What you should do - Return the records in full, exactly as given.

§ §

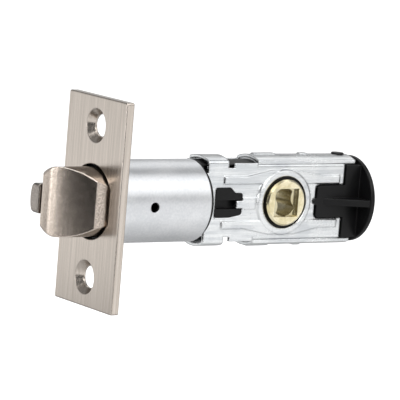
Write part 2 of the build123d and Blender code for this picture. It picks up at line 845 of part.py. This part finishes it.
# Spindle hub: turned and milled brass, with a lobe for each pad of the retractor.
with BuildPart() as spindle_hub:
    with BuildSketch(Plane.XZ):
        with Locations((backset, 0)):
            Circle(hub_radius)
    extrude(amount=hub_half_length, both=True)
    chamfer(spindle_hub.edges(), hub_edge)
    for outward in (-1, 1):
        with BuildSketch(side_plane(outward, shoulder_inner_y)):
            with Locations((backset, 0)):
                Circle(shoulder_radius)
        extrude(amount=shoulder_outer_y - shoulder_inner_y)
    with BuildSketch(Plane.XZ):
        with Locations((backset, 0)):
            with PolarLocations(
                lobe_centre / 2,
                2,
                start_angle=90 + lobe_rest_angle,
                angular_range=180 - 2 * lobe_rest_angle,
                endpoint=True,
            ):
                SlotCenterToCenter(lobe_centre, 2 * lobe_half_width)
    extrude(amount=lobe_half_depth, both=True)
    for outward in (-1, 1):
        with BuildSketch(side_plane(outward, hub_half_length)):
            with Locations((backset, 0)):
                Rectangle(spindle_side, spindle_side)
        extrude(amount=-spindle_recess, mode=Mode.SUBTRACT)
    with BuildSketch(Plane.XZ):
        with Locations(Location((backset, 0, 0), (0, 0, spindle_turn))):
            Circle(spindle_web_radius)
            with Locations(
                (-spindle_waist - spindle_bump_radius, 0),
                (spindle_waist + spindle_bump_radius, 0),
            ):
                Circle(spindle_bump_radius, mode=Mode.SUBTRACT)
    extrude(amount=hub_half_length, both=True, mode=Mode.SUBTRACT)
save(spindle_hub.part, "spindle_hub")

# Hub bushes: flanged rings in the raised rings of the case.
for outward, bush_name in ((-1, "hub_bush_near"), (1, "hub_bush_far")):
    with BuildPart() as hub_bush:
        with BuildSketch(side_plane(outward, bush_seat_y - bush_flange)):
            with Locations((backset, 0)):
                Circle(ring_recess_radius - seat_gap)
                Circle(hub_radius + bearing_gap, mode=Mode.SUBTRACT)
        extrude(amount=bush_flange)
        with BuildSketch(side_plane(outward, bush_seat_y - bush_flange)):
            with Locations((backset, 0)):
                Circle(ring_bore - seat_gap)
                Circle(hub_radius + bearing_gap, mode=Mode.SUBTRACT)
        extrude(amount=ring_y - bush_seat_y + bush_flange - bush_recess)
    save(hub_bush.part, bush_name)

# Springs behind the bolt's head and behind the plunger, and the washer that they push on.
save(
    coil_spring(
        spring_bore_front,
        washer_x,
        0,
        bolt_spring_radius,
        bolt_spring_wire,
        bolt_spring_turns,
    ),
    "bolt_spring",
)
save(
    coil_spring(
        plunger_inside + seat_gap,
        plug_front - seat_gap,
        rod_y,
        plunger_spring_radius,
        plunger_spring_wire,
        plunger_spring_turns,
    ),
    "plunger_spring",
)
with BuildPart() as spring_washer:
    with BuildSketch(Plane.YZ.offset(washer_x)):
        Circle(washer_radius)
        Circle(bar_half_height + washer_bore_gap, mode=Mode.SUBTRACT)
    extrude(amount=washer_thickness)
save(spring_washer.part, "spring_washer")

# Deadlocking dog: a small lever whose finger drops towards the bar when the plunger goes in.
with BuildPart() as deadlock_dog:
    with BuildSketch(Plane.XY):
        with Locations((dog_pivot_x, dog_pivot_y)):
            Circle(dog_boss_radius)
        with Locations((dog_tip_x, dog_arm_y)):
            Rectangle(dog_pivot_x - dog_tip_x, dog_arm_depth, align=(Align.MIN, Align.MIN))
        with Locations((dog_tip_x, dog_tip_y)):
            Rectangle(dog_finger, dog_arm_y + dog_arm_depth - dog_tip_y, align=(Align.MIN, Align.MIN))
        with Locations((dog_pivot_x, dog_pivot_y)):
            Circle(dog_pin_radius + bearing_gap, mode=Mode.SUBTRACT)
    extrude(amount=dog_half_thickness, both=True)
save(deadlock_dog.part, "deadlock_dog")

# The dog's pin, held in the plug.
with BuildPart() as dog_pin:
    with BuildSketch(Plane.XY):
        with Locations((dog_pivot_x, dog_pivot_y)):
            Circle(dog_pin_radius)
    extrude(amount=dog_pin_half_length, both=True)
save(dog_pin.part, "dog_pin")
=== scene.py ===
from math import cos, pi, radians, sin

import bmesh
import bpy
from mathutils import Matrix, Vector


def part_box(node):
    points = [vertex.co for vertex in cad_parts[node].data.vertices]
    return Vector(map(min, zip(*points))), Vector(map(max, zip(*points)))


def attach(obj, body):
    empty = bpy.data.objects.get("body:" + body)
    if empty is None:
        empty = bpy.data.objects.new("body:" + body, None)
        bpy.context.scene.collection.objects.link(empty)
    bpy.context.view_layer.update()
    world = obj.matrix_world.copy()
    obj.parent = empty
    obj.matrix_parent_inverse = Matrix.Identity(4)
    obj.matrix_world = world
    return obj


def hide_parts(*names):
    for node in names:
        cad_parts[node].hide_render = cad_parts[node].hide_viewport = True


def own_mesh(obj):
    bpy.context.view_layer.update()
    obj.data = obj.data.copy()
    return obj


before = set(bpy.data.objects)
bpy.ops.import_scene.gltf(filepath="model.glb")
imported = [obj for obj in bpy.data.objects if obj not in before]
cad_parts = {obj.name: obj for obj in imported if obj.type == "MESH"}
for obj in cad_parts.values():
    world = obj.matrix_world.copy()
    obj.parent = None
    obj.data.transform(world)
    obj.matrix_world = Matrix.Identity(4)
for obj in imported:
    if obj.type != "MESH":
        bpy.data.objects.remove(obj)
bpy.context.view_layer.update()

# Camera at the photograph's angle: to the left of the near side and a little above it,
# with a long lens, leaned over by a few degrees as the photograph is.
image_width_px = 400
focal_length_px = 3110.8
sensor_mm = 36.0
azimuth = radians(-35.22)
elevation = radians(7.97)
roll = radians(4.72)
camera_distance = 0.8587
look_at = Vector((0.040, 0.0, 0.0))
slide_right = -0.003333
slide_up = -0.000091
back = Vector((sin(azimuth) * cos(elevation), -cos(azimuth) * cos(elevation), sin(elevation)))
level_right = Vector((cos(azimuth), sin(azimuth), 0.0))
level_up = back.cross(level_right)
right = cos(roll) * level_right + sin(roll) * level_up
up = cos(roll) * level_up - sin(roll) * level_right
camera_place = look_at + camera_distance * back + slide_right * right + slide_up * up
camera_turn = Matrix((right, up, back)).transposed().to_4x4()
camera_data = bpy.data.cameras.new("camera")
camera_data.lens = focal_length_px / image_width_px * sensor_mm
camera_data.sensor_width = sensor_mm
camera_data.clip_start = 0.01
camera_data.clip_end = 50.0
camera = bpy.data.objects.new("camera", camera_data)
camera.matrix_world = Matrix.Translation(camera_place) @ camera_turn
bpy.context.scene.collection.objects.link(camera)
bpy.context.scene.camera = camera
bpy.context.scene.view_settings.view_transform = "Standard"


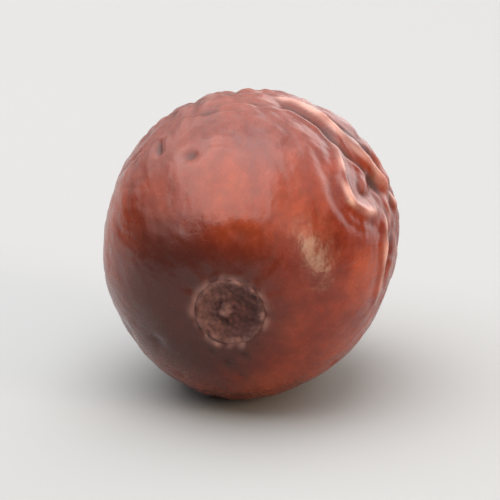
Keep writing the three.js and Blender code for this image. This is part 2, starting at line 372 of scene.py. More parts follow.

§ §

The result -
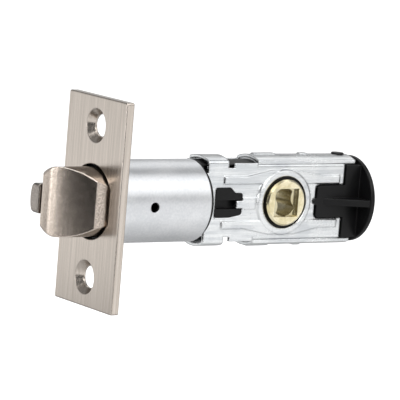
Write part 2 of the build123d and Blender code for this picture. It picks up at line 845 of part.py. This part finishes it.
# Spindle hub: turned and milled brass, with a lobe for each pad of the retractor.
with BuildPart() as spindle_hub:
    with BuildSketch(Plane.XZ):
        with Locations((backset, 0)):
            Circle(hub_radius)
    extrude(amount=hub_half_length, both=True)
    chamfer(spindle_hub.edges(), hub_edge)
    for outward in (-1, 1):
        with BuildSketch(side_plane(outward, shoulder_inner_y)):
            with Locations((backset, 0)):
                Circle(shoulder_radius)
        extrude(amount=shoulder_outer_y - shoulder_inner_y)
    with BuildSketch(Plane.XZ):
        with Locations((backset, 0)):
            with PolarLocations(
                lobe_centre / 2,
                2,
                start_angle=90 + lobe_rest_angle,
                angular_range=180 - 2 * lobe_rest_angle,
                endpoint=True,
            ):
                SlotCenterToCenter(lobe_centre, 2 * lobe_half_width)
    extrude(amount=lobe_half_depth, both=True)
    for outward in (-1, 1):
        with BuildSketch(side_plane(outward, hub_half_length)):
            with Locations((backset, 0)):
                Rectangle(spindle_side, spindle_side)
        extrude(amount=-spindle_recess, mode=Mode.SUBTRACT)
    with BuildSketch(Plane.XZ):
        with Locations(Location((backset, 0, 0), (0, 0, spindle_turn))):
            Circle(spindle_web_radius)
            with Locations(
                (-spindle_waist - spindle_bump_radius, 0),
                (spindle_waist + spindle_bump_radius, 0),
            ):
                Circle(spindle_bump_radius, mode=Mode.SUBTRACT)
    extrude(amount=hub_half_length, both=True, mode=Mode.SUBTRACT)
save(spindle_hub.part, "spindle_hub")

# Hub bushes: flanged rings in the raised rings of the case.
for outward, bush_name in ((-1, "hub_bush_near"), (1, "hub_bush_far")):
    with BuildPart() as hub_bush:
        with BuildSketch(side_plane(outward, bush_seat_y - bush_flange)):
            with Locations((backset, 0)):
                Circle(ring_recess_radius - seat_gap)
                Circle(hub_radius + bearing_gap, mode=Mode.SUBTRACT)
        extrude(amount=bush_flange)
        with BuildSketch(side_plane(outward, bush_seat_y - bush_flange)):
            with Locations((backset, 0)):
                Circle(ring_bore - seat_gap)
                Circle(hub_radius + bearing_gap, mode=Mode.SUBTRACT)
        extrude(amount=ring_y - bush_seat_y + bush_flange - bush_recess)
    save(hub_bush.part, bush_name)

# Springs behind the bolt's head and behind the plunger, and the washer that they push on.
save(
    coil_spring(
        spring_bore_front,
        washer_x,
        0,
        bolt_spring_radius,
        bolt_spring_wire,
        bolt_spring_turns,
    ),
    "bolt_spring",
)
save(
    coil_spring(
        plunger_inside + seat_gap,
        plug_front - seat_gap,
        rod_y,
        plunger_spring_radius,
        plunger_spring_wire,
        plunger_spring_turns,
    ),
    "plunger_spring",
)
with BuildPart() as spring_washer:
    with BuildSketch(Plane.YZ.offset(washer_x)):
        Circle(washer_radius)
        Circle(bar_half_height + washer_bore_gap, mode=Mode.SUBTRACT)
    extrude(amount=washer_thickness)
save(spring_washer.part, "spring_washer")

# Deadlocking dog: a small lever whose finger drops towards the bar when the plunger goes in.
with BuildPart() as deadlock_dog:
    with BuildSketch(Plane.XY):
        with Locations((dog_pivot_x, dog_pivot_y)):
            Circle(dog_boss_radius)
        with Locations((dog_tip_x, dog_arm_y)):
            Rectangle(dog_pivot_x - dog_tip_x, dog_arm_depth, align=(Align.MIN, Align.MIN))
        with Locations((dog_tip_x, dog_tip_y)):
            Rectangle(dog_finger, dog_arm_y + dog_arm_depth - dog_tip_y, align=(Align.MIN, Align.MIN))
        with Locations((dog_pivot_x, dog_pivot_y)):
            Circle(dog_pin_radius + bearing_gap, mode=Mode.SUBTRACT)
    extrude(amount=dog_half_thickness, both=True)
save(deadlock_dog.part, "deadlock_dog")

# The dog's pin, held in the plug.
with BuildPart() as dog_pin:
    with BuildSketch(Plane.XY):
        with Locations((dog_pivot_x, dog_pivot_y)):
            Circle(dog_pin_radius)
    extrude(amount=dog_pin_half_length, both=True)
save(dog_pin.part, "dog_pin")
=== scene.py ===
from math import cos, pi, radians, sin

import bmesh
import bpy
from mathutils import Matrix, Vector


def part_box(node):
    points = [vertex.co for vertex in cad_parts[node].data.vertices]
    return Vector(map(min, zip(*points))), Vector(map(max, zip(*points)))


def attach(obj, body):
    empty = bpy.data.objects.get("body:" + body)
    if empty is None:
        empty = bpy.data.objects.new("body:" + body, None)
        bpy.context.scene.collection.objects.link(empty)
    bpy.context.view_layer.update()
    world = obj.matrix_world.copy()
    obj.parent = empty
    obj.matrix_parent_inverse = Matrix.Identity(4)
    obj.matrix_world = world
    return obj


def hide_parts(*names):
    for node in names:
        cad_parts[node].hide_render = cad_parts[node].hide_viewport = True


def own_mesh(obj):
    bpy.context.view_layer.update()
    obj.data = obj.data.copy()
    return obj


before = set(bpy.data.objects)
bpy.ops.import_scene.gltf(filepath="model.glb")
imported = [obj for obj in bpy.data.objects if obj not in before]
cad_parts = {obj.name: obj for obj in imported if obj.type == "MESH"}
for obj in cad_parts.values():
    world = obj.matrix_world.copy()
    obj.parent = None
    obj.data.transform(world)
    obj.matrix_world = Matrix.Identity(4)
for obj in imported:
    if obj.type != "MESH":
        bpy.data.objects.remove(obj)
bpy.context.view_layer.update()

# Camera at the photograph's angle: to the left of the near side and a little above it,
# with a long lens, leaned over by a few degrees as the photograph is.
image_width_px = 400
focal_length_px = 3110.8
sensor_mm = 36.0
azimuth = radians(-35.22)
elevation = radians(7.97)
roll = radians(4.72)
camera_distance = 0.8587
look_at = Vector((0.040, 0.0, 0.0))
slide_right = -0.003333
slide_up = -0.000091
back = Vector((sin(azimuth) * cos(elevation), -cos(azimuth) * cos(elevation), sin(elevation)))
level_right = Vector((cos(azimuth), sin(azimuth), 0.0))
level_up = back.cross(level_right)
right = cos(roll) * level_right + sin(roll) * level_up
up = cos(roll) * level_up - sin(roll) * level_right
camera_place = look_at + camera_distance * back + slide_right * right + slide_up * up
camera_turn = Matrix((right, up, back)).transposed().to_4x4()
camera_data = bpy.data.cameras.new("camera")
camera_data.lens = focal_length_px / image_width_px * sensor_mm
camera_data.sensor_width = sensor_mm
camera_data.clip_start = 0.01
camera_data.clip_end = 50.0
camera = bpy.data.objects.new("camera", camera_data)
camera.matrix_world = Matrix.Translation(camera_place) @ camera_turn
bpy.context.scene.collection.objects.link(camera)
bpy.context.scene.camera = camera
bpy.context.scene.view_settings.view_transform = "Standard"


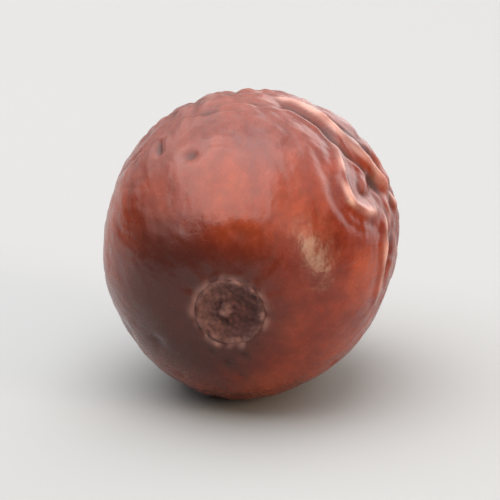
Keep writing the three.js and Blender code for this image. This is part 2, starting at line 372 of scene.py. More parts follow.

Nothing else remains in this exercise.